Trude Scarlett Epstein (1922 – 2014), née Grünwald, was a British-Austrian social anthropologist and economist, and a member of the "Manchester School" of anthropology.

==Life and work==
Trude Grünwald, born 13 July 1922 in Vienna to a Jewish family, she was the daughter of the travelling salesman Siegfried Grünwald and Rosa Grünwald. She had two brothers and grew up in the Karl-Marx-Hof housing complex. She was a student at the Glasergasse high school in the ninth district in 1938, when she and her family became refugees following the Nazi annexation of Austria. She has described how "she and all the other Jewish students had been chased out of school in 1938 amid great jeering."
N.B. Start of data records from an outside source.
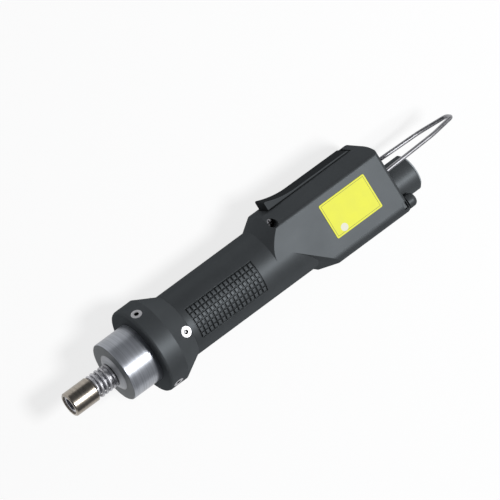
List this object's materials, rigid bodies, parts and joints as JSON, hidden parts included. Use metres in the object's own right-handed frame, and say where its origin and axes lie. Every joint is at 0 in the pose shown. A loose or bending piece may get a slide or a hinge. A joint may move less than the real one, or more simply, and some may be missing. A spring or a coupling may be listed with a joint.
{
  "type": "electric torque screwdriver",
  "caption": "In-line electric screwdriver with quick-change bit sleeve, torque ring, screwed collar, padded round handle, start lever, cable socket and wire hanging bail.",
  "frame": {"origin": "on the tool's axis at the mouth of the bit sleeve", "axes": "+X back along the tool's axis, +Y to the start lever, +Z to the label side"},
  "size_m": [0.2547, 0.0509, 0.0486],
  "materials": {
    "black_plastic": "moulded black plastic, fine spark texture",
    "collar_black": "black anodised metal, satin",
    "polished_steel": "turned and polished steel",
    "dark_chrome": "dark chrome plating",
    "spring_steel": "drawn spring wire, bright",
    "light_alloy": "turned light alloy",
    "bronze": "sintered bronze",
    "gear_steel": "hardened gear steel",
    "screw_steel": "nickel plated screws",
    "magnet": "ferrite magnet",
    "copper": "copper winding and bars",
    "carbon": "carbon brush",
    "label_yellow": "yellow printed film, left bare",
    "board_green": "circuit board laminate",
    "inner_plastic": "black switch and terminal plastic",
    "connector_black": "black coated connector shell",
    "contact_gold": "gold plated contact pins",
    "bail_wire": "bright steel wire"
  },
  "bodies": {
    "root": {"spindle_bushes": "bronze", "clutch_barrel": "light_alloy", "torque_spring": "spring_steel", "clutch_ring_gear": "gear_steel", "fixed_ring_gear": "gear_steel", "gear_case": "light_alloy", "motor_can": "polished_steel", "motor_magnets": "magnet", "motor_brushes": "carbon", "motor_end_cap": "inner_plastic", "motor_bushes": "bronze", "motor_screws": "screw_steel", "collar": "collar_black", "band_screws": "screw_steel", "cone_screws": "screw_steel", "housing_screws": "screw_steel", "rating_label": "label_yellow", "lever_pin": "gear_steel", "lever_spring": "spring_steel", "start_switch": "inner_plastic", "circuit_board": "board_green", "board_parts": "inner_plastic", "reversing_switch": "inner_plastic", "connector_shell": "connector_black", "connector_nut": "light_alloy", "connector_insert": "inner_plastic", "contact_pins": "contact_gold", "label_side_housing": "black_plastic", "far_side_housing": "black_plastic"},
    "rotor": {"motor_shaft": "gear_steel", "rotor_core": "gear_steel", "rotor_windings": "copper", "commutator": "copper", "motor_pinion": "gear_steel"},
    "first_carrier": {"first_carrier": "gear_steel"},
    "first_planet_a": {"first_planet_a": "gear_steel"},
    "first_planet_b": {"first_planet_b": "gear_steel"},
    "first_planet_c": {"first_planet_c": "gear_steel"},
    "spindle": {"spindle": "gear_steel", "spindle_clip": "spring_steel", "sleeve_stop_ring": "spring_steel", "output_carrier": "gear_steel", "sleeve_spring": "spring_steel"},
    "output_planet_a": {"output_planet_a": "gear_steel"},
    "output_planet_b": {"output_planet_b": "gear_steel"},
    "output_planet_c": {"output_planet_c": "gear_steel"},
    "sleeve": {"bit_sleeve": "dark_chrome"},
    "lock_ball": {"lock_ball": "gear_steel"},
    "torque_ring": {"torque_ring": "polished_steel"},
    "thrust_nut": {"thrust_nut": "gear_steel"},
    "clutch_plate": {"clutch_plate": "gear_steel", "clutch_balls": "gear_steel"},
    "start_lever": {"start_lever": "black_plastic"},
    "switch_plunger": {"switch_plunger": "inner_plastic"},
    "reversing_button": {"reversing_button": "black_plastic"},
    "hanging_bail": {"hanging_bail": "bail_wire"}
  },
  "joints": [
    {"name": "rotor_spin", "type": "hinge", "parent": "root", "child": "rotor", "pos_m": [0.1, 0, 0], "axis": [1, 0, 0], "continuous": true},
    {"name": "first_carrier_spin", "type": "hinge", "parent": "root", "child": "first_carrier", "pos_m": [0.0695, 0, 0], "axis": [1, 0, 0], "continuous": true},
    {"name": "first_planet_a_spin", "type": "hinge", "parent": "first_carrier", "child": "first_planet_a", "pos_m": [0.0734, 0, 0.0081], "axis": [1, 0, 0], "continuous": true},
    {"name": "first_planet_b_spin", "type": "hinge", "parent": "first_carrier", "child": "first_planet_b", "pos_m": [0.0734, 0.00701, -0.00405], "axis": [1, 0, 0], "continuous": true},
    {"name": "first_planet_c_spin", "type": "hinge", "parent": "first_carrier", "child": "first_planet_c", "pos_m": [0.0734, -0.00701, -0.00405], "axis": [1, 0, 0], "continuous": true},
    {"name": "spindle_spin", "type": "hinge", "parent": "root", "child": "spindle", "pos_m": [0.03, 0, 0], "axis": [1, 0, 0], "continuous": true},
    {"name": "output_planet_a_spin", "type": "hinge", "parent": "spindle", "child": "output_planet_a", "pos_m": [0.065, 0, 0.0081], "axis": [1, 0, 0], "continuous": true},
    {"name": "output_planet_b_spin", "type": "hinge", "parent": "spindle", "child": "output_planet_b", "pos_m": [0.065, 0.00701, -0.00405], "axis": [1, 0, 0], "continuous": true},
    {"name": "output_planet_c_spin", "type": "hinge", "parent": "spindle", "child": "output_planet_c", "pos_m": [0.065, -0.00701, -0.00405], "axis": [1, 0, 0], "continuous": true},
    {"name": "sleeve_slide", "type": "slide", "parent": "spindle", "child": "sleeve", "axis": [1, 0, 0], "range_m": [0, 0.004], "stiffness_N_per_m": 600, "springref_m": -0.003, "deforming": ["sleeve_spring"]},
    {"name": "lock_ball_lift", "type": "slide", "parent": "spindle", "child": "lock_ball", "axis": [0, 0, 1], "range_m": [0, 0.00055]},
    {"name": "torque_ring_turn", "type": "hinge", "parent": "root", "child": "torque_ring", "pos_m": [0.04, 0, 0], "axis": [1, 0, 0], "range_deg": [0, 1080]},
    {"name": "thrust_nut_slide", "type": "slide", "parent": "root", "child": "thrust_nut", "axis": [1, 0, 0], "range_m": [0, 0.003], "deforming": ["torque_spring"]},
    {"name": "clutch_slip", "type": "slide", "parent": "root", "child": "clutch_plate", "axis": [-1, 0, 0], "range_m": [0, 0.0012], "stiffness_N_per_m": 4000, "springref_m": -0.001, "deforming": ["torque_spring"]},
    {"name": "start_lever_press", "type": "hinge", "parent": "root", "child": "start_lever", "pos_m": [0.1928, 0.0194, 0], "axis": [0, 0, 1], "range_deg": [0, 3.4], "stiffness_Nm_per_rad": 0.15, "springref_deg": -5.73, "deforming": ["lever_spring"]},
    {"name": "switch_plunger_slide", "type": "slide", "parent": "root", "child": "switch_plunger", "axis": [0, -1, 0], "range_m": [0, 0.0017]},
    {"name": "reversing_button_push", "type": "slide", "parent": "root", "child": "reversing_button", "axis": [-1, 0, 0], "range_m": [0, 0.0012], "stiffness_N_per_m": 300, "springref_m": -0.002},
    {"name": "hanging_bail_swing", "type": "hinge", "parent": "root", "child": "hanging_bail", "pos_m": [0.2006, 0.0037, 0], "axis": [0, 0, 1], "range_deg": [-20, 40]}
  ],
  "couplings": [
    {"joint": "first_carrier_spin", "follows": "rotor_spin", "ratio": 0.22222},
    {"joint": "spindle_spin", "follows": "rotor_spin", "ratio": 0.049383},
    {"joint": "first_planet_a_spin", "follows": "rotor_spin", "ratio": -0.62222},
    {"joint": "output_planet_a_spin", "follows": "rotor_spin", "ratio": -0.13827},
    {"joint": "first_planet_b_spin", "follows": "rotor_spin", "ratio": -0.62222},
    {"joint": "output_planet_b_spin", "follows": "rotor_spin", "ratio": -0.13827},
    {"joint": "first_planet_c_spin", "follows": "rotor_spin", "ratio": -0.62222},
    {"joint": "output_planet_c_spin", "follows": "rotor_spin", "ratio": -0.13827},
    {"joint": "lock_ball_lift", "follows": "sleeve_slide", "ratio": 0.1375},
    {"joint": "thrust_nut_slide", "follows": "torque_ring_turn", "m_per_rad": 0.00015915},
    {"joint": "switch_plunger_slide", "follows": "start_lever_press", "m_per_rad": 0.0268}
  ]
}
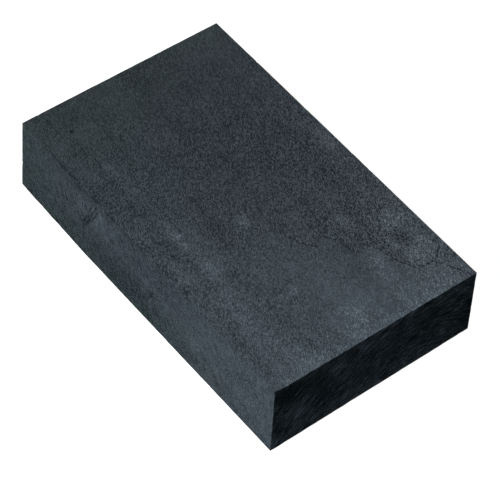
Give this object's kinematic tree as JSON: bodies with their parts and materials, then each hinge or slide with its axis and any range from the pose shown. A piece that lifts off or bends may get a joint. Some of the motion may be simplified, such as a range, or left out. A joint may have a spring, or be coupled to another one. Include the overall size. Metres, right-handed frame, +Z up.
{
  "type": "charcoal block",
  "caption": "Flat rectangular block of solid charcoal for drawing or heat-resistant bench work, with rubbed edges and one chipped corner.",
  "frame": {"origin": "middle of the broad face that the block lies on", "axes": "+X along the length towards the end with the chipped top corner, +Y across the width, +Z up through the thickness"},
  "size_m": [0.1, 0.06, 0.022],
  "materials": {
    "charcoal": "dull, fine-grained mineral surface with a faint blue-grey sheen"
  },
  "bodies": {
    "root": {"charcoal_block": "charcoal"}
  },
  "joints": []
}
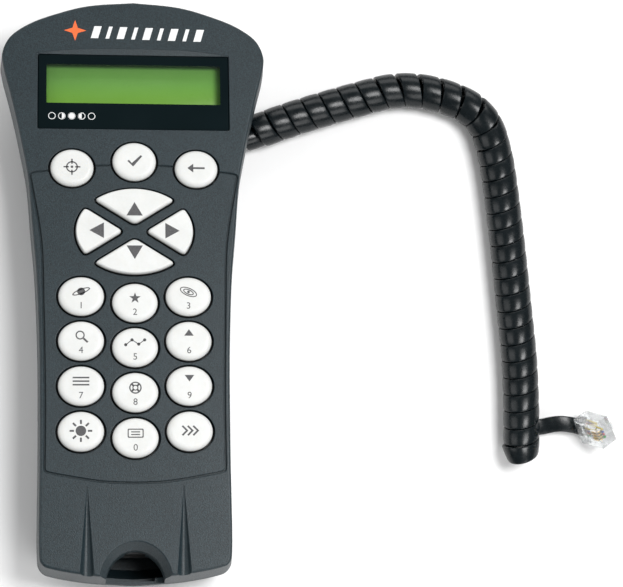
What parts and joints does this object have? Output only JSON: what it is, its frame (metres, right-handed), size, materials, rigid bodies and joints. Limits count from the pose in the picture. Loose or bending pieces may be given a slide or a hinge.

In July 1938, she travelled first to Zagreb, Croatia with her mother (her two brothers had already arrived in London, England). Then in September 1938 they moved to Durrës in Albania, and in April 1939 to London. There she found work taking a variety of jobs, and she began her university studies: economics and political science in Oxford and development economics and anthropology in Manchester. She completed a PhD in economics under the supervision of social anthropologist Max Gluckman, the founder of the "Manchester School". Described as one of the "pioneers" of development studies, her work focused in particular on rural economies and women's activities, and drew on fieldwork in Karnataka, India and Papua New Guinea.

According to an obituary, Epstein became "one of the world's most recognized social anthropologists and taught at various universities in England, Australia, the USA, Israel, Papua New Guinea and India". Her final residence was in Hove, England.

She died on April 27, 2014 at the age of 92.

== Private life ==
She was married to social anthropologist Arnold Bill Epstein, another member of the "Manchester School", and they had two daughters.

== Selected bibliography ==
- Epstein, T. Scarlett (2005). "Swimming Upstream: A Jewish Refugee from Vienna"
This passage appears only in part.